Махатма. Вольные фантазии из жизни самого неизвестного человека - стр. 28
Хоть Россия расположена довольно-таки далеко от Парижа, русская пословица «Человек предполагает, а Бог располагает» действительна повсеместно; возможно, эта истина и у других народов находит своё отображение. Предположения Вальди о грядущих цирковых доходах и мирном проживании во времянке, с цветочницей, не оправдались: спустя два месяца после появления Хавкина на манеже он получил долгожданное сообщение: в институте Пастера для ученика Мечникова открылась вакансия помощника библиотекаря.

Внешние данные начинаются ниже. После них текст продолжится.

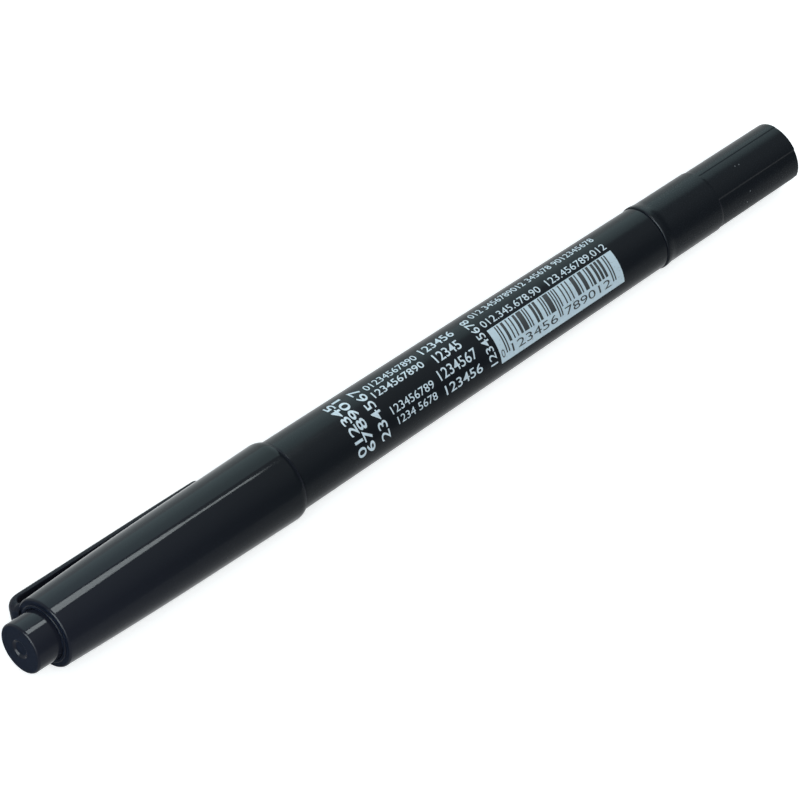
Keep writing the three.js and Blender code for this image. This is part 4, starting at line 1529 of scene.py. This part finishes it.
class MARKER_OT_stage(Operator):
    """Adds the table, the lamps, the room and the camera"""

    bl_idname = "marker.stage"
    bl_label = "Stage"

    def execute(self, context):
        scene = context.scene
        stage = scene.marker_stage
        mesh = closed(grid_mesh("table", [floor_grid()], False))
        mesh.materials.append(floor_material(scene.marker_finish, rgba(stage.softbox_tint)))
        table = bpy.data.objects.new("table", mesh)
        scene.collection.objects.link(table)
        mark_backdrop(table, *reflection_cards(stage, scene.marker_long_cap))
        area_lamp("overhead", (-0.75, -0.45, 1.1), (0, 0, 0), width=0.9, height=0.9, radiance=stage.overhead)
        scene.world = studio_world(stage)
        scene.camera = add_camera(stage)
        scene.view_settings.view_transform = "Standard"
        return {"FINISHED"}


class MARKER_PT_panel(Panel):
    """Lists the marker's operators"""

    bl_idname = "MARKER_PT_panel"
    bl_label = "Double-ended marker"
    bl_space_type = "VIEW_3D"
    bl_region_type = "UI"
    bl_category = "Marker"

    def draw(self, context):
        for operator in OPERATORS:
            self.layout.operator(operator.bl_idname)


OPERATORS = (
    MARKER_OT_stage,
    MARKER_OT_long_cap,
    MARKER_OT_barrel,
    MARKER_OT_print,
    MARKER_OT_nibs,
    MARKER_OT_liners,
    MARKER_OT_short_cap,
)


def register():
    """Registers the sizes, the operators and the panel."""
    for name, group in GROUPS.items():
        bpy.utils.register_class(group)
        setattr(bpy.types.Scene, name, PointerProperty(type=group))
    for operator in OPERATORS:
        bpy.utils.register_class(operator)
    bpy.utils.register_class(MARKER_PT_panel)


def unregister():
    """Undoes register."""
    bpy.utils.unregister_class(MARKER_PT_panel)
    for operator in reversed(OPERATORS):
        bpy.utils.unregister_class(operator)
    for name, group in GROUPS.items():
        delattr(bpy.types.Scene, name)
        bpy.utils.unregister_class(group)


def corners(box):
    """A box as plain lists."""
    return [list(corner) for corner in box]


def main():
    """Builds the marker and its stage, and works out the frame's box and the finished box."""
    frame_box = corners(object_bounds())
    register()
    for operator in OPERATORS:
        group, name = operator.bl_idname.split(".")
        getattr(getattr(bpy.ops, group), name)()
    {"frame": frame_box, "visual": corners(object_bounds())}


if __name__ == "__main__":
    main()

Люсиль эта новость ничуть не окрылила. Разгрузка туш плюс цирковой приварок – вот это было занятием для настоящего мужчины, каким заграничный Вальдемар, без вариантов, выглядел в глазах цветочницы. И тут, как гром с ясного неба, эти книги, эта грошовая служба то ли в больнице для нищих, то ли в госпитале для зверей! Восторженные объяснения Хавкина в пользу борьбы с заразными болезнями и облегчения участи всех людей без исключения не находили отклика в душе безутешной Люсиль: заразы она не боялась, а облегчение участи всем без разбора людям считала грубой ошибкой.
– Мы не должны думать лишь о себе, – увещевал Вальди цветочницу. – Человек на то и человек, чтоб стремиться сделать мир лучше для всех! Таская туши на рынке, этого не добьёшься. Только наука, поверь ты мне, Люсиль, приведёт нас к успеху.
Но Люсиль и не думала верить пустым уговорам, у неё была иная точка зрения на предмет; устройство мира приходилось ей вполне по вкусу, а намерение Вальдемара бросить работу ради чтения книг за грошовое жалованье приводило в исступление. Когда расходившаяся цветочница не бушевала и не скандалила, она ворчала себе под нос и грызла своего русского, и это житейское занятие более всего изводило Хавкина. Лёжа на дощатом топчане, под лоскутным одеялом, он иногда с благодарностью вспоминал Асю, оставшуюся на одесском берегу.
Долгожданную работу Хавкин принял как дар небес, вопреки тревожным сомнениям нашедший-таки адресата. Конечно, помощник библиотекаря – это не экспериментатор над окуляром микроскопа, с чашкой Петри на лабораторном столе. Но, главное, двери института Пастера теперь распахнулись перед ним, как златые ворота Сезама.
Библиотека примыкала к микробиологической лаборатории, и в этом Хавкин, начисто лишённый суеверия, разглядел, однако, добрый знак. Судьба благоволила к нему, это тоже было ясно: вначале бескровный побег из России, потом такая славная остановка в Лозанне, затем Париж – цветочная Люсиль, мясные туши и цирковые аплодисменты. И, наконец, новая реальность наступила: институт, где сразу после закрытия библиотеки, по вечерам и ночью, хоть до самого рассвета, можно работать в соседней с библиотекой лаборатории – микроскоп, пробирки, реторты и колбы, шпатели и пипетки. Всё, что душа пожелает, и о чём можно было только мечтать!